Actually, I'd say that transport-level, origin-server -> server-destination encryption is precisely one of the things that the paper would not consider end-to-end.

2. "Analysis of the SSL 3.0 Protocol" (https://www.schneier.com/wp-content/uploads/2011/09/paper-ss...):

  a. it doesn't "outline the plans for ssl", it's an analysis of its third version???
  
  b. It doesn't reference "End-To-End Arguments in System Design" anywhere, and doesn't even contain the expression "end-to-end"
3. "Limitations of end-to-end encryption in secure computer networks" is mostly concerned with warning about side-channels, that they can be used to disseminate information despite encryption.

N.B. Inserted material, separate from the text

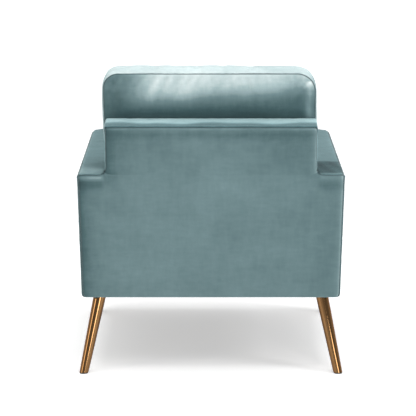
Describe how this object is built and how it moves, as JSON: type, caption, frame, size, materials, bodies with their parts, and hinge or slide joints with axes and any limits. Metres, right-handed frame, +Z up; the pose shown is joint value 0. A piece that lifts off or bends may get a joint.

Its usage of end-to-end encryption is defined in the paper that's being criticized (https://dl.acm.org/doi/pdf/10.1145/1499799.1499812): «The term end to-end encryption refers to data being enciphered at the source and remaining unintelligible until it deciphered at its final destination.»


Replies

calebiotoday at 9:53 AM

I'll take the hit on the loose phrasing regarding the SSL paper "outlining plans". That was a poor description of mine of an analysis paper and wasn't a good example of the point I was trying to make. However, you are focusing on the trees and missing the forest. The citations you analyzed actually prove the semantic shift I am describing, specifically the MITRE one.

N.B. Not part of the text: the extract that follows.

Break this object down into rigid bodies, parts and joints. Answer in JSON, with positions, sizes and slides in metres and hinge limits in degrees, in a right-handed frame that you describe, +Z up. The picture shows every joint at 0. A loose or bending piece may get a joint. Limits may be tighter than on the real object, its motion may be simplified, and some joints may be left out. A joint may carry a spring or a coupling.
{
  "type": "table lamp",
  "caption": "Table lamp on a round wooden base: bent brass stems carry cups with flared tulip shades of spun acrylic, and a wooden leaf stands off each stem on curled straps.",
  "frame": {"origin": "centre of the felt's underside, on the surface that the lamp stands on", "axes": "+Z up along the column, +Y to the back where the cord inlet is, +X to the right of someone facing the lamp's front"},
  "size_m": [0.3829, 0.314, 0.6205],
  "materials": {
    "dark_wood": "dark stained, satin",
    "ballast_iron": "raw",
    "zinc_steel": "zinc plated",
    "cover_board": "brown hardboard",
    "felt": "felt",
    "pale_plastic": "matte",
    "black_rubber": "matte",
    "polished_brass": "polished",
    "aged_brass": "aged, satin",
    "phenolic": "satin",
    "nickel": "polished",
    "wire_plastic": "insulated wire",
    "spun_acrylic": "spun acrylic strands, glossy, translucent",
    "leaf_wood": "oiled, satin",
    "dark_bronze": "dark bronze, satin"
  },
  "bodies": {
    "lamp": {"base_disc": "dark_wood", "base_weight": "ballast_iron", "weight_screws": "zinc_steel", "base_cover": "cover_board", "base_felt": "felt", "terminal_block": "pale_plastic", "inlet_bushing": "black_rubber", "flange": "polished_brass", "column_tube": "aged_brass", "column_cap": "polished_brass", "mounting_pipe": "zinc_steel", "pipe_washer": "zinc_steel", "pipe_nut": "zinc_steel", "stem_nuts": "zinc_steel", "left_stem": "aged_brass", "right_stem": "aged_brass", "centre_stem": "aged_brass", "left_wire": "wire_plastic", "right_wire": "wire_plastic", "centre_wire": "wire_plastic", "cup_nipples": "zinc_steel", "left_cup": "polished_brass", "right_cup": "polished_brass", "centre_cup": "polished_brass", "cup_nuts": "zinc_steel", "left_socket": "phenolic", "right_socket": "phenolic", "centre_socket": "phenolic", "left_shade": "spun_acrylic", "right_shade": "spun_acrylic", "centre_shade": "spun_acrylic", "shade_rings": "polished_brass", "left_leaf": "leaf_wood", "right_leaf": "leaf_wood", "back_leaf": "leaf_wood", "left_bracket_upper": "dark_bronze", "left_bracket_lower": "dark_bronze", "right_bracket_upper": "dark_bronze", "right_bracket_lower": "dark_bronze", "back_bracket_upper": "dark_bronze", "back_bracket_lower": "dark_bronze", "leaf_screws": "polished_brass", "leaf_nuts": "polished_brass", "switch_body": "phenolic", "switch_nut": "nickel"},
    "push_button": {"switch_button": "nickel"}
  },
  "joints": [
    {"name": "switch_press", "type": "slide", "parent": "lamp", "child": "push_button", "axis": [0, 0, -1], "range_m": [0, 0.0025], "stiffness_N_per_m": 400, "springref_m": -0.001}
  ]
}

You quoted the MITRE paper (or the older paper it references) defining end-to-end encryption as:

> "data being enciphered at the source and remaining unintelligible until it deciphered at its final destination."

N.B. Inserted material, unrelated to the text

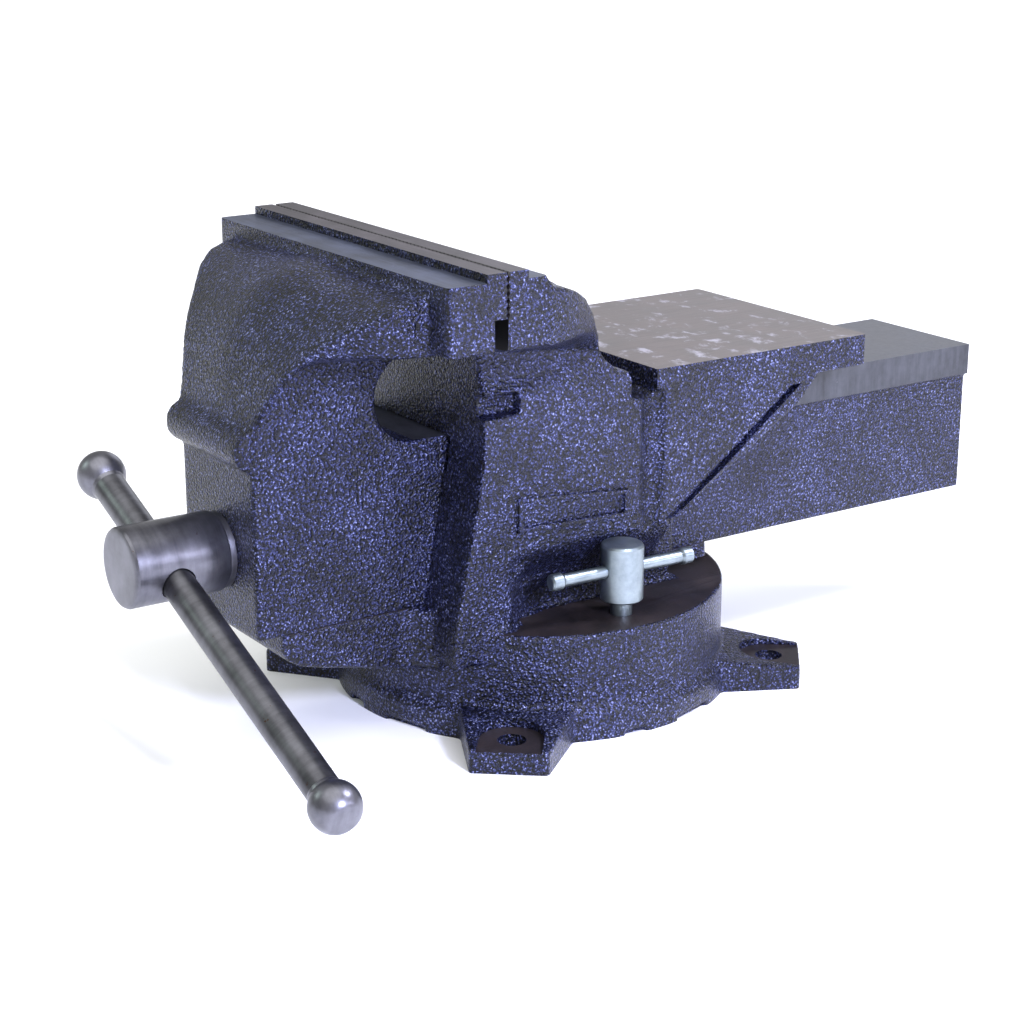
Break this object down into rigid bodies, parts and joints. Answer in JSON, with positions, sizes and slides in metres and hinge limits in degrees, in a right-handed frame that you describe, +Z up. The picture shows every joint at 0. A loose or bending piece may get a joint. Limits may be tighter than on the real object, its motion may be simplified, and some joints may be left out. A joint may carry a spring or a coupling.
{
  "type": "bench vise",
  "caption": "Swivel-base bench vise with a box slide, lead screw and sliding bar, wide jaws with steel plates, and a flat cast anvil over the tail.",
  "frame": {"origin": "centre of the base underside, on the swivel axis", "axes": "+Z up along the swivel axis, -Y towards the screw handle, +Y towards the tail and anvil, X across the jaws"},
  "size_m": [0.2685, 0.465, 0.222],
  "materials": {
    "paint": "dark blue-grey hammered paint on cast iron",
    "plate_steel": "ground steel",
    "screw_steel": "dark oiled steel",
    "nut_bronze": "machined bronze",
    "turned_steel": "turned bright steel",
    "zinc": "zinc plate"
  },
  "bodies": {
    "base": {"swivel_base": "paint"},
    "swivel_body": {"fixed_jaw_body": "paint", "fixed_jaw_plate": "plate_steel", "fixed_plate_screws": "screw_steel", "lead_nut": "nut_bronze", "nut_bolts": "screw_steel", "pivot_bolt": "screw_steel", "pivot_washer": "screw_steel", "t_nut_right": "screw_steel", "t_nut_left": "screw_steel"},
    "jaw": {"moving_jaw": "paint", "moving_jaw_plate": "plate_steel", "moving_plate_screws": "screw_steel"},
    "screw": {"main_screw": "turned_steel", "thrust_washer": "turned_steel", "retaining_collar": "turned_steel", "collar_pin": "turned_steel"},
    "bar": {"handle_bar": "turned_steel", "handle_ball_far": "turned_steel", "handle_ball_near": "turned_steel"},
    "lock_right": {"lock_bolt_right": "zinc"},
    "tommy_right": {"tommy_bar_right": "zinc", "tommy_caps_right": "zinc"},
    "lock_left": {"lock_bolt_left": "zinc"},
    "tommy_left": {"tommy_bar_left": "zinc", "tommy_caps_left": "zinc"}
  },
  "joints": [
    {"name": "swivel", "type": "hinge", "parent": "base", "child": "swivel_body", "pos_m": [0, 0, 0.025], "axis": [0, 0, 1], "continuous": true},
    {"name": "jaw_slide", "type": "slide", "parent": "swivel_body", "child": "jaw", "axis": [0, -1, 0], "range_m": [0, 0.2001]},
    {"name": "screw_turn", "type": "hinge", "parent": "jaw", "child": "screw", "pos_m": [0, -0.19, 0.092], "axis": [0, -1, 0], "range_deg": [0, 12000]},
    {"name": "bar_slide", "type": "slide", "parent": "screw", "child": "bar", "axis": [0.9278, 0, -0.373], "range_m": [-0.132, 0.037]},
    {"name": "lock_right_turn", "type": "hinge", "parent": "swivel_body", "child": "lock_right", "pos_m": [0.071, 0, 0.05], "axis": [0, 0, 1], "range_deg": [-15, 15]},
    {"name": "tommy_right_slide", "type": "slide", "parent": "lock_right", "child": "tommy_right", "axis": [0.0384, 0.9993, 0], "range_m": [0, 0.0215]},
    {"name": "lock_left_turn", "type": "hinge", "parent": "swivel_body", "child": "lock_left", "pos_m": [-0.071, 0, 0.05], "axis": [0, 0, 1], "range_deg": [-15, 15]},
    {"name": "tommy_left_slide", "type": "slide", "parent": "lock_left", "child": "tommy_left", "axis": [-0.0384, 0.9993, 0], "range_m": [0, 0.0215]}
  ],
  "couplings": [
    {"joint": "jaw_slide", "follows": "screw_turn", "m_per_rad": 0.00095493}
  ]
}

This is the exact crux of the disagreement. In classic Client-Server architecture, the Server was the "final destination". The application processing the data lived on the server. Therefore, by the definition you just quoted, SSL/TLS from Client to Server was "End-to-End Encryption" because the network (routers/ISPs) could not decipher it.

The "modern" definition (post-Signal/WhatsApp) effectively redefined "final destination" to mean "another human user," relegating the Service Provider to a mere hop in the middle. That is a massive semantic shift.

re Saltzer's "End-to-End Arguments": The paper argues that functions (like reliability or encryption) should be moved from the lower network layers (links) to the "ends" (hosts/applications). SSL/TLS is the literal implementation of this argument: moving encryption out of the network links (Link Encryption) and into the application endpoints (Host-to-Host).

The term "End-to-End" in networking *has* historically meant Host-to-Host (Transport Layer), whereas the modern messaging usage means User-to-User. That is why a lot of folks from that era (and the RFCs) called SSL "End-to-End encryption" because relative to the network, it is.

---

RFC 4949 from 2007 (Internet Security Glossary) is quite explicit on this: https://datatracker.ietf.org/doc/html/rfc4949

> $ end-to-end encryption

> (I) Continuous protection of data that flows between two points in

> a network, effected by encrypting data when it leaves its source,

> keeping it encrypted while it passes through any intermediate

> computers (such as routers), and decrypting it only when it

> arrives at the intended final destination. (See: wiretapping. Compare: link encryption.)

>

> Examples: A few are BLACKER, CANEWARE, IPLI, IPsec, PLI, SDNS, SILS, SSH, *SSL, TLS*.

>

> Tutorial: When two points are separated by multiple communication

> links that are connected by one or more intermediate relays, end-

> to-end encryption enables the source and destination systems to

> protect their communications without depending on the intermediate

> systems to provide the protection.

---

RFC 1455 from 1993 (32 years ago) also uses the term in the IP/Host context: https://pike.lysator.liu.se/docs/ietf/rfc/14/rfc1455.xml

> At this time all Internet Protocol (IP) packets must have most of their header information, including the "from" and "to" addresses, in the clear. This is required for routers to properly handle the traffic even if a higher level protocol fully encrypts all bytes in the packet after the IP header. This renders even *end-to-end encrypted* IP packets subject to traffic analysis if the data stream can be observed.

---

Regarding your claim that "no one really used the E2EE term before it got the current meaning," the IETF standards for the internet (albeit an informational RFC and not a standards RFC) explicitly list SSL and TLS as examples of End-to-End encryption. The definition of "End" has simply shifted from the Machine to the User.